Straight out of law school, I joined Gunderson Dettmer as a corporate associate. I didn’t live and breathe the law, and working in a professional services environment was new. I was eager to dig in and learn as much as I could. Boyd had many great deals that were international with novel issues. He gave me the opportunity to do as much of the work I could handle—not just the ministerial parts. He also had the capacity and patience to meaningfully review my work, and he imparted knowledge and provided contextual understanding.
Advice for other entrepreneurs: Don’t wait for a developer to build it for you (but listen to their feedback). Start solving problems now with tools that are already available and you know how to use (e.g., Microsoft Excel) and figure out how to put together a team uniquely positioned to work on the problem. Learn coding. Startup founders can make progress while working for someone else.

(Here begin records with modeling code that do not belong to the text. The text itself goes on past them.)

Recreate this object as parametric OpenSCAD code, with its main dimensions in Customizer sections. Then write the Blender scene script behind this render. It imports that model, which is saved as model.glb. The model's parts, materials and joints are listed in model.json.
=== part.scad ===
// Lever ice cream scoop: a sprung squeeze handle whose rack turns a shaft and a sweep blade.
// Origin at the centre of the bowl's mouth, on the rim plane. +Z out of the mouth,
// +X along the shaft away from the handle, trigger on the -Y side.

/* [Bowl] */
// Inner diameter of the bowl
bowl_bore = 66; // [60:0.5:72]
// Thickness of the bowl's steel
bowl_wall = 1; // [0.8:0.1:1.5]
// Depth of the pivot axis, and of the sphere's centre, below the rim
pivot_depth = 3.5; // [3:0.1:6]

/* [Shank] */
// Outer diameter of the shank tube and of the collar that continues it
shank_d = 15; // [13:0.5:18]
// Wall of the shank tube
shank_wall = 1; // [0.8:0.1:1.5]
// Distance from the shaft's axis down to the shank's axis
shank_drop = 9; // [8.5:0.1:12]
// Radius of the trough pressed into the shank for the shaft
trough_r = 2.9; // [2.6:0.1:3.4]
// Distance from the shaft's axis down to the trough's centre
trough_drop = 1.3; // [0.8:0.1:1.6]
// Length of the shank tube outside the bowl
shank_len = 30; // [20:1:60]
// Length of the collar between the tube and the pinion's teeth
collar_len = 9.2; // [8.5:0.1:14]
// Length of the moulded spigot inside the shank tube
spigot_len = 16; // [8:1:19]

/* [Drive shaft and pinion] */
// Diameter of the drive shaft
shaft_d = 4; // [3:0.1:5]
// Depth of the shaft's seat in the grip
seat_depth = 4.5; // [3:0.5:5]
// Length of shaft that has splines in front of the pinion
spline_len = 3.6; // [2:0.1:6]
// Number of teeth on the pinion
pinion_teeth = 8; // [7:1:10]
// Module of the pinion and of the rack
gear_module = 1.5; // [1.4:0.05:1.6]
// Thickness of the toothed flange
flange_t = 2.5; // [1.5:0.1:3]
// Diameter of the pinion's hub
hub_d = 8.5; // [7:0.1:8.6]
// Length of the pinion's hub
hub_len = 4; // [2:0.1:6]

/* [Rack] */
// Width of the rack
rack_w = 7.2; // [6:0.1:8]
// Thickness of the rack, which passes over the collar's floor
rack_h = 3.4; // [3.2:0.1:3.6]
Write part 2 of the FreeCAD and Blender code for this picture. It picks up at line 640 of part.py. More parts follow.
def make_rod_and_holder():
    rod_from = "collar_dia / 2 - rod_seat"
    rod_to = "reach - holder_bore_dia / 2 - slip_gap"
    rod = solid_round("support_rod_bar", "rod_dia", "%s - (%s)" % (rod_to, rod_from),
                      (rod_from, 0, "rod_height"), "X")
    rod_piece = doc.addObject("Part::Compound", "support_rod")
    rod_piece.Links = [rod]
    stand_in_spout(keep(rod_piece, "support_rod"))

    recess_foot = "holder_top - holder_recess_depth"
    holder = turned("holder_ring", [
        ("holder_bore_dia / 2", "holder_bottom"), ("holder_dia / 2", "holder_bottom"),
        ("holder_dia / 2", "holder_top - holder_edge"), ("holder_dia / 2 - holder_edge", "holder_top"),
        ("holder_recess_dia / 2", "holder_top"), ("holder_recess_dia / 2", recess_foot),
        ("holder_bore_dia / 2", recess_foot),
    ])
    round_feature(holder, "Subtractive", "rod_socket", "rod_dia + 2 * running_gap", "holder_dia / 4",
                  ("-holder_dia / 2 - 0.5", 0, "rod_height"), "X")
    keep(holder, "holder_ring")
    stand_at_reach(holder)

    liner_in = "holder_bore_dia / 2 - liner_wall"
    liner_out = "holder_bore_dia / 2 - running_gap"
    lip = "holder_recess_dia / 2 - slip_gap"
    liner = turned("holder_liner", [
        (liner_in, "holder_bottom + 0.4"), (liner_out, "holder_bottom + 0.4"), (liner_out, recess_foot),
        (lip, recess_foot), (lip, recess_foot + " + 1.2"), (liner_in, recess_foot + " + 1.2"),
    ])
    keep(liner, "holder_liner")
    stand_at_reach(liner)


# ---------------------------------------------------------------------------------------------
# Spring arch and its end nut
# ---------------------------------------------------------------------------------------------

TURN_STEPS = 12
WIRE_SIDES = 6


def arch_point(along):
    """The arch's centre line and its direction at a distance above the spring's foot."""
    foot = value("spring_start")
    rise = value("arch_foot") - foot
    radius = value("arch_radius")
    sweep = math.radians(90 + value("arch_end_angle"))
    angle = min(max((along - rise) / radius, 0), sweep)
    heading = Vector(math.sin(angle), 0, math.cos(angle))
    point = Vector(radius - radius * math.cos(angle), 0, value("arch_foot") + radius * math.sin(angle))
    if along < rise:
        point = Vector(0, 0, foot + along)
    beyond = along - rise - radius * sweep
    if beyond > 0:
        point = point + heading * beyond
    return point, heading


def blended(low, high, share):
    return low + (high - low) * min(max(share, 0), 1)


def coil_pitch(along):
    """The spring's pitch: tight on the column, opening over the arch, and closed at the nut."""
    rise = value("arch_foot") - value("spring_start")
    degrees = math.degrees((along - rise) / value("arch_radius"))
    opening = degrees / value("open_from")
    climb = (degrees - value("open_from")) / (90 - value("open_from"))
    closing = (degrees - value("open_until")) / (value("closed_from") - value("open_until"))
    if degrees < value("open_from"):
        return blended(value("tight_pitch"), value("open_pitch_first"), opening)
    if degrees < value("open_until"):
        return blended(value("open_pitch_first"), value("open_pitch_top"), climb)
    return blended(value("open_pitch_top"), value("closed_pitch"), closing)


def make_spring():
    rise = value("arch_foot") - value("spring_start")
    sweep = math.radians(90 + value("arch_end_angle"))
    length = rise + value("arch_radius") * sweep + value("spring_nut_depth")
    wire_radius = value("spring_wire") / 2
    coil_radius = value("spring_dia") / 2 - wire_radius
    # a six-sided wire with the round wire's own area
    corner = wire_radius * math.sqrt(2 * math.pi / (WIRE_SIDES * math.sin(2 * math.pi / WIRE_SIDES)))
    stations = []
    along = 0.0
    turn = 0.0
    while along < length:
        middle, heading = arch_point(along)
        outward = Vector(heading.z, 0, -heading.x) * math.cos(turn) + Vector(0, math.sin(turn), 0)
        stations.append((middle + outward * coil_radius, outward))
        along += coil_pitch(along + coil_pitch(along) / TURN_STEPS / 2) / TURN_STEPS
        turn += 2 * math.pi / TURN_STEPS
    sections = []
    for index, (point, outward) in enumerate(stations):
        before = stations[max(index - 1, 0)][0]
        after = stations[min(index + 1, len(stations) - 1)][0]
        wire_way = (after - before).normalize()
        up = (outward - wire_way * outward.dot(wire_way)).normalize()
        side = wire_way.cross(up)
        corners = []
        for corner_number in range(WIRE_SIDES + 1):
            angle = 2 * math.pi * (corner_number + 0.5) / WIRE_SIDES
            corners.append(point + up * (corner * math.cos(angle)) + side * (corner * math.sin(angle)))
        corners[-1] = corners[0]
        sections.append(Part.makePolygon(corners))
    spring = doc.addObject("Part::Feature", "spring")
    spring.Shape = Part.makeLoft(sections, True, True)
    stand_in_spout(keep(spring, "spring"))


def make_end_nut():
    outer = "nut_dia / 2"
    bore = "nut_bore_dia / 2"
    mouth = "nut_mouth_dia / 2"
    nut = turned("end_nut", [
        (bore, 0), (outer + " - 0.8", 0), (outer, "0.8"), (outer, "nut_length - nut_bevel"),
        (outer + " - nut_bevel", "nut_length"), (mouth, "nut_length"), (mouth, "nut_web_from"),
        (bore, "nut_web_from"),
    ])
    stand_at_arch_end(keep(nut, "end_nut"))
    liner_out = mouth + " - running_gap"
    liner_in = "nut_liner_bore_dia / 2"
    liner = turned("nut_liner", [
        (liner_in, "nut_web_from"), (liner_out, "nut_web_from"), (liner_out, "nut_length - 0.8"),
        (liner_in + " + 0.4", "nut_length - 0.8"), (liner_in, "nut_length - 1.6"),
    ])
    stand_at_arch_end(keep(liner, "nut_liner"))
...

As long as you can continue to make progress in your startup, let your current job keep funding you.
What are you afraid of? Making mistakes; making enemies. I fear having to make major re-adjustments.
Favorite musician or group: The violinist Itzhak Perlman has long endeared me for his near-perfect, but warm, performances and gentle, non-flamboyant character.
Favorite vacation destination: I love Southern Utah. The dry heat. Nothing to do but swim, and run at night.
Favorite quote: “Software is eating the world.”—Marc Andreessen
Your mantra: I get far more done if I try to complete a task when I first think about it—and when the need is clear—rather than keeping a long “to do” list.

Who would you want sitting next to you (other than family) if you got stuck for three hours on the tarmac in a 737? Michael Bloomberg. I see him as a true operator who creates widespread value, and whose success has resulted from having correctly aligned interests and by working smart and hard.